_Stated exercise:_ Output, word for word, every line from the start of the listing down to and including the line that contains "outside = outside_table()"; include nothing else.

_Source excerpt:_
=======
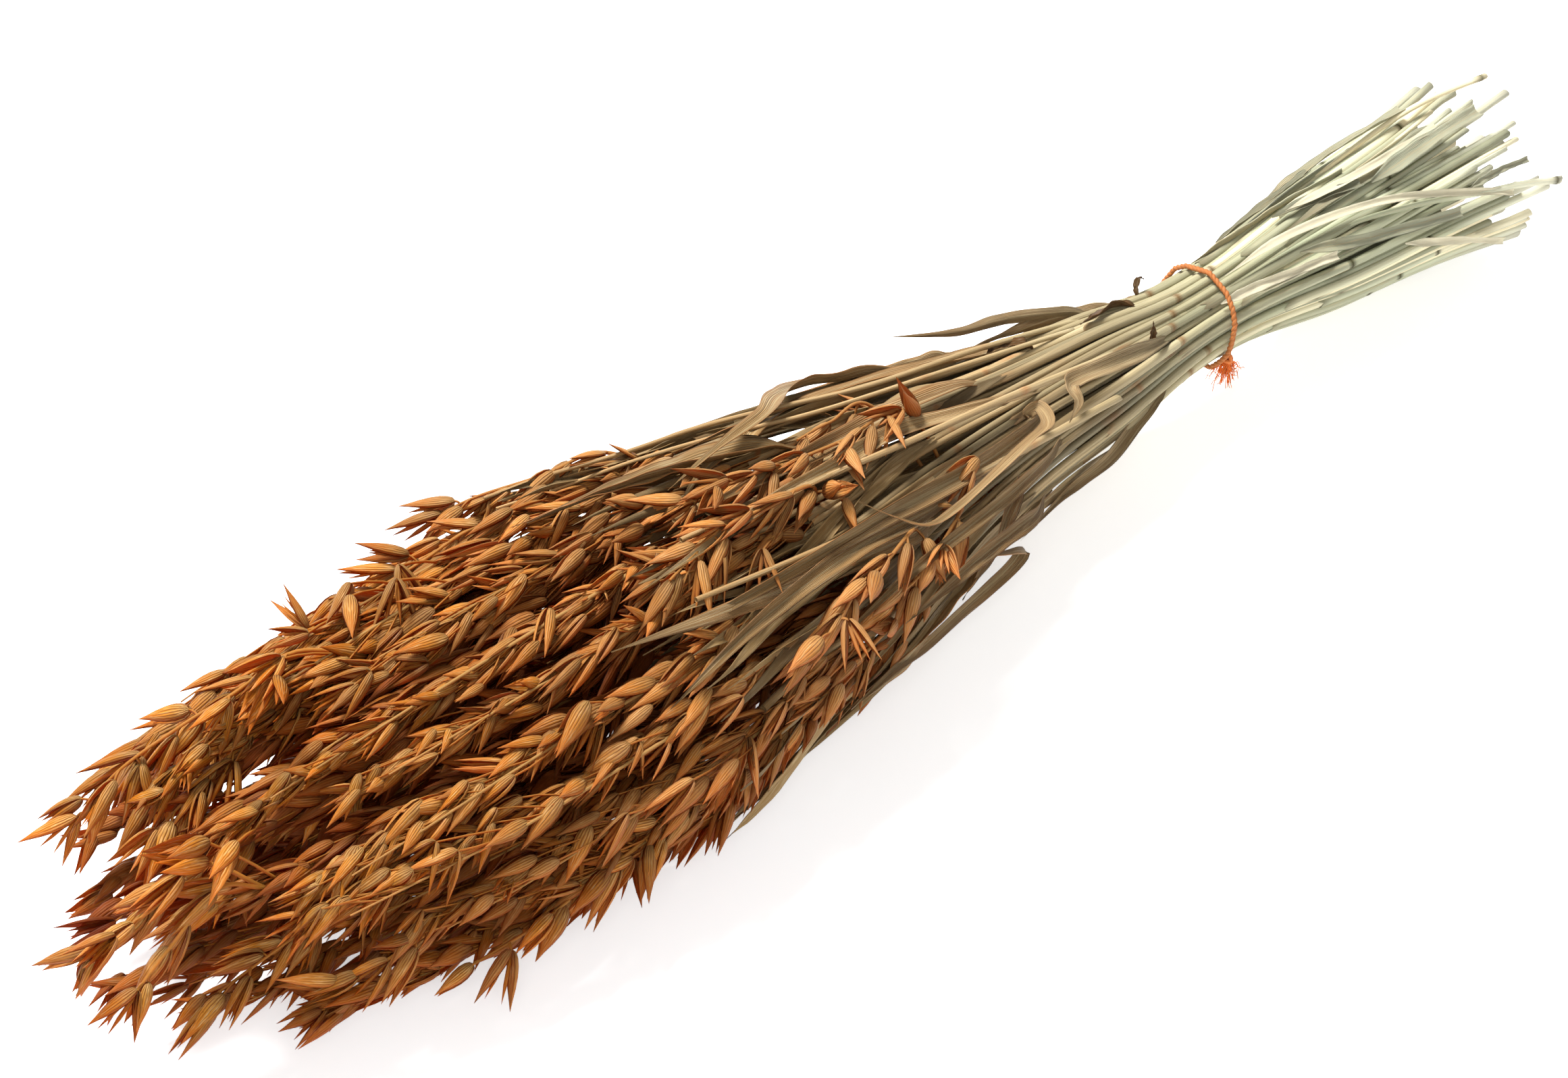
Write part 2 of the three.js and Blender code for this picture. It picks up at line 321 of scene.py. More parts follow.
def outside_table(half_width=5.0):
    """Distance from the centre line to the outside of the bundle, for each grid_x and side."""
    table = np.zeros((len(grid_x), len(SIDES)))
    out = np.stack([np.cos(SIDES), np.sin(SIDES)], 1)
    for i, x in enumerate(grid_x):
        for stalk in stalks:
            if not stalk.tip <= x <= stalk.cut:
                continue
            place = stalk.at(x)[1:] - axis_at(x)[1:]
            radius = float(stalk.radius(x))
            off = np.abs(place[1] * out[:, 0] - place[0] * out[:, 1])
            table[i] = np.maximum(table[i], np.where(off < half_width + radius, out @ place + radius, 0))
    weights = [0.1, 0.2, 0.4, 0.2, 0.1]
    soft = np.apply_along_axis(lambda v: np.convolve(np.pad(v, 2, mode="edge"), weights, "valid"), 0, table)
    return (soft + np.roll(soft, 1, 1) + np.roll(soft, -1, 1)) / 3


outside = outside_table()


def surface(x, side):
    """Distance from the centre line to the outside of the bundle at x, on the given side in radians."""
    x, side = np.broadcast_arrays(np.asarray(x, float), np.asarray(side, float))
    i = np.clip((x - grid_x[0]) / (grid_x[1] - grid_x[0]), 0, len(grid_x) - 1.001)
    j = (side % (2 * np.pi)) / SIDE_STEP
    i0, j0 = i.astype(int), j.astype(int) % len(SIDES)
    fi, fj = i - i0, j - j.astype(int)
    j1 = (j0 + 1) % len(SIDES)
    low = outside[i0, j0] * (1 - fj) + outside[i0, j1] * fj
    high = outside[i0 + 1, j0] * (1 - fj) + outside[i0 + 1, j1] * fj
    return low * (1 - fi) + high * fi


def polar(points):
    """Distance from the centre line and side in radians of the given points."""
    offset = points[..., 1:] - axis_at(points[..., 0])[..., 1:]
    return np.hypot(offset[..., 0], offset[..., 1]), np.arctan2(offset[..., 1], offset[..., 0])


def square_to_x(angle):
    """Directions at right angles to the bundle's length, at the given angles round it."""
    return np.stack([np.zeros_like(angle), np.cos(angle), np.sin(angle)], -1)


def from_polar(x, distance, side):
    """The points at the given distances and sides of the centre line, and the directions out to them."""
    out = square_to_x(side)
    return axis_at(x) + out * distance[..., None], out


def outward_of(path):
    """The directions from the centre line out to the points of a path, square to the bundle's length."""
    out = path - axis_at(path[:, 0])
    out[:, 0] = 0
    return unit(out)


# ---- materials

def linear(red, green, blue):
    """A colour given as 0 to 255 screen values, as linear light."""
    value = np.array([red, green, blue]) / 255
    return tuple(np.where(value <= 0.04045, value / 12.92, ((value + 0.055) / 1.055) ** 2.4)) + (1.0,)


class Shader:
    """A small helper that adds nodes to a material and links them."""

    def __init__(self, name):
        self.material = bpy.data.materials.new(name)
        self.material.use_nodes = True
        self.nodes = self.material.node_tree.nodes
        self.links = self.material.node_tree.links
        self.surface = self.nodes["Principled BSDF"]
        self.output = self.nodes["Material Output"]

    def link(self, value, socket):
        """Links another node's output to a socket, or sets the socket to a plain value."""
        if isinstance(value, bpy.types.NodeSocket):
            self.links.new(value, socket)
        else:
            socket.default_value = value

    def node(self, kind, output, inputs, **settings):
        """Adds a node with these settings, links or sets its inputs, and gives one of its outputs."""
        node = self.nodes.new("ShaderNode" + kind)
        for name, setting in settings.items():
            setattr(node, name, setting)
        for socket, value in inputs.items():
            self.link(value, node.inputs[socket])
        return node.outputs[output]

    def values(self, *names):
        """The named values that the mesh carries at its points."""
        return [self.node("Attribute", "Fac", {}, attribute_name=name) for name in names]

    def math(self, operation, a, b=0.0, c=0.0, clamp=False):
        return self.node("Math", 0, {0: a, 1: b, 2: c}, operation=operation, use_clamp=clamp)

    def times(self, a, b):
        return self.math("MULTIPLY", a, b)

    def scaled(self, value, factor, start):
        """The start plus the value times the factor."""
        return self.math("MULTIPLY_ADD", value, factor, start)

    def mix(self, factor, a, b):
        return self.node("Mix", 2, {"Factor": factor, 6: a, 7: b}, data_type="RGBA", clamp_factor=True)

    def paint(self, body, mask, strength, *colour):
        """The body's colour with another one laid over it, as much as the mask times the strength."""
        return self.mix(self.times(mask, strength), body, linear(*colour))

    def shade(self, colour, amount):
        """A colour made lighter or darker by a number."""
        return self.node("VectorMath", 0, {0: colour, "Scale": amount}, operation="SCALE")

    def ramp(self, factor, *stops):
        """Colours that follow the factor. Each stop is its place and its red, green and blue."""
        node = self.nodes.new("ShaderNodeValToRGB")
        ramp = node.color_ramp
        while len(ramp.elements) < len(stops):
            ramp.elements.new(0.5)
        for element, (place, *colour) in zip(ramp.elements, stops):
            element.position = place
            element.color = linear(*colour)
        self.link(factor, node.inputs["Fac"])
        return node.outputs["Color"]

    def over(self, value, start, end):
        """A smooth step from 0 at start to 1 at end."""
        inputs = {"Value": value, "From Min": start, "From Max": end}
        return self.node("MapRange", "Result", inputs, interpolation_type="SMOOTHSTEP")

    def grain(self, along, across, tone, scale_along, scale_across):
        """Streaks that run along a piece, from its own two coordinates. The tone sets pieces apart."""
        x, y, z = self.times(along, scale_along), self.times(across, scale_across), self.times(tone, 37.0)
        place = self.node("CombineXYZ", 0, {0: x, 1: y, 2: z})
        return self.node("TexNoise", "Fac", {"Scale": 1.0, "Detail": 3.0, "Vector": place})

    def facing_down(self):
        """1 on the surfaces that face the floor, 0 on those that face up: the mask of painted shade on the
        undersides.
        """
        normal = self.node("NewGeometry", "Normal", {})
        return self.over(self.node("SeparateXYZ", "Z", {0: normal}), 0.55, -0.35)

    def ribs(self, across, count, sharpness):
        """Parallel ribs: 0 on the ridges and 1 in the narrow grooves between them."""
        wave = self.math("ABSOLUTE", self.math("SINE", self.times(across, math.pi * count / 2)))
        return self.math("POWER", wave, sharpness)

    def bump(self, height, distance, strength):
        normal = self.node("Bump", 0, {"Distance": distance, "Strength": strength, "Height": height})
        self.link(normal, self.surface.inputs["Normal"])

    def finish(self, colour, roughness, specular=0.3, glow=0.0, glow_colour=None):
        """Sets colour, roughness and shine; glow is the share of light that passes through a thin piece."""
        self.link(colour, self.surface.inputs["Base Color"])
        self.link(roughness, self.surface.inputs["Roughness"])
        self.surface.inputs["Specular IOR Level"].default_value = specular
        if glow:
            through = self.node("BsdfTranslucent", 0, {"Color": glow_colour or colour})
            mixed = self.node("MixShader", 0, {0: glow, 1: self.surface.outputs[0], 2: through})
            self.link(mixed, self.output.inputs["Surface"])
        return self.material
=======
_Solution for this exercise:_
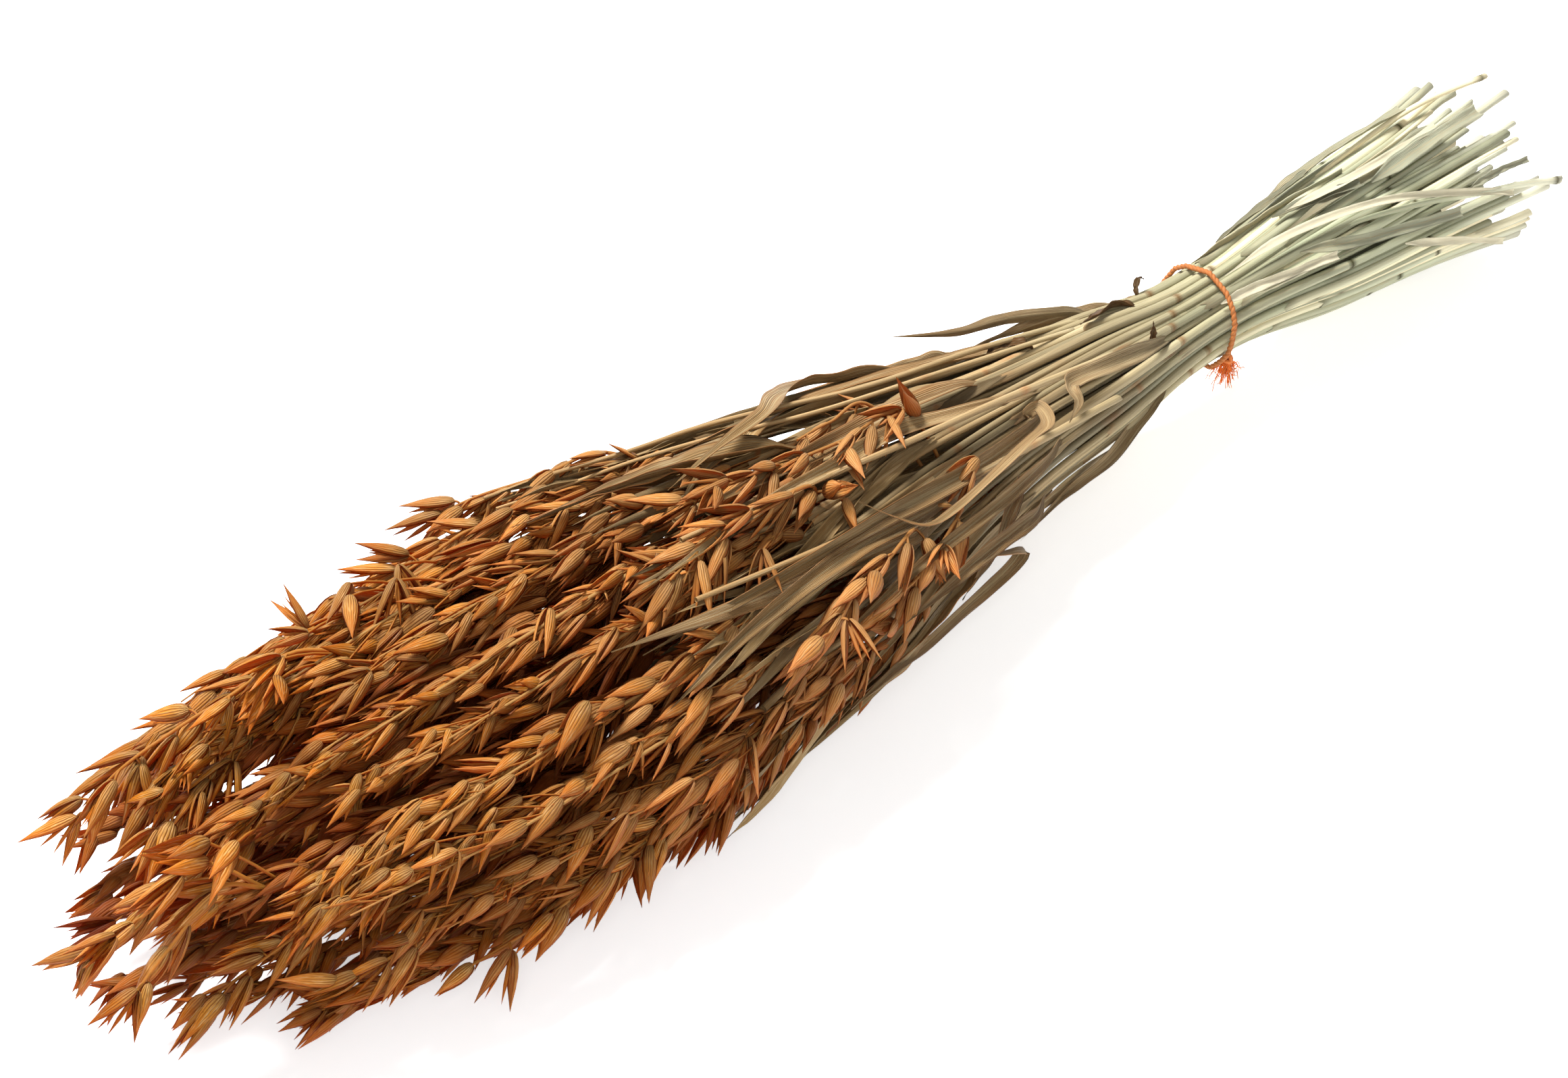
Write part 2 of the three.js and Blender code for this picture. It picks up at line 321 of scene.py. More parts follow.
def outside_table(half_width=5.0):
    """Distance from the centre line to the outside of the bundle, for each grid_x and side."""
    table = np.zeros((len(grid_x), len(SIDES)))
    out = np.stack([np.cos(SIDES), np.sin(SIDES)], 1)
    for i, x in enumerate(grid_x):
        for stalk in stalks:
            if not stalk.tip <= x <= stalk.cut:
                continue
            place = stalk.at(x)[1:] - axis_at(x)[1:]
            radius = float(stalk.radius(x))
            off = np.abs(place[1] * out[:, 0] - place[0] * out[:, 1])
            table[i] = np.maximum(table[i], np.where(off < half_width + radius, out @ place + radius, 0))
    weights = [0.1, 0.2, 0.4, 0.2, 0.1]
    soft = np.apply_along_axis(lambda v: np.convolve(np.pad(v, 2, mode="edge"), weights, "valid"), 0, table)
    return (soft + np.roll(soft, 1, 1) + np.roll(soft, -1, 1)) / 3


outside = outside_table()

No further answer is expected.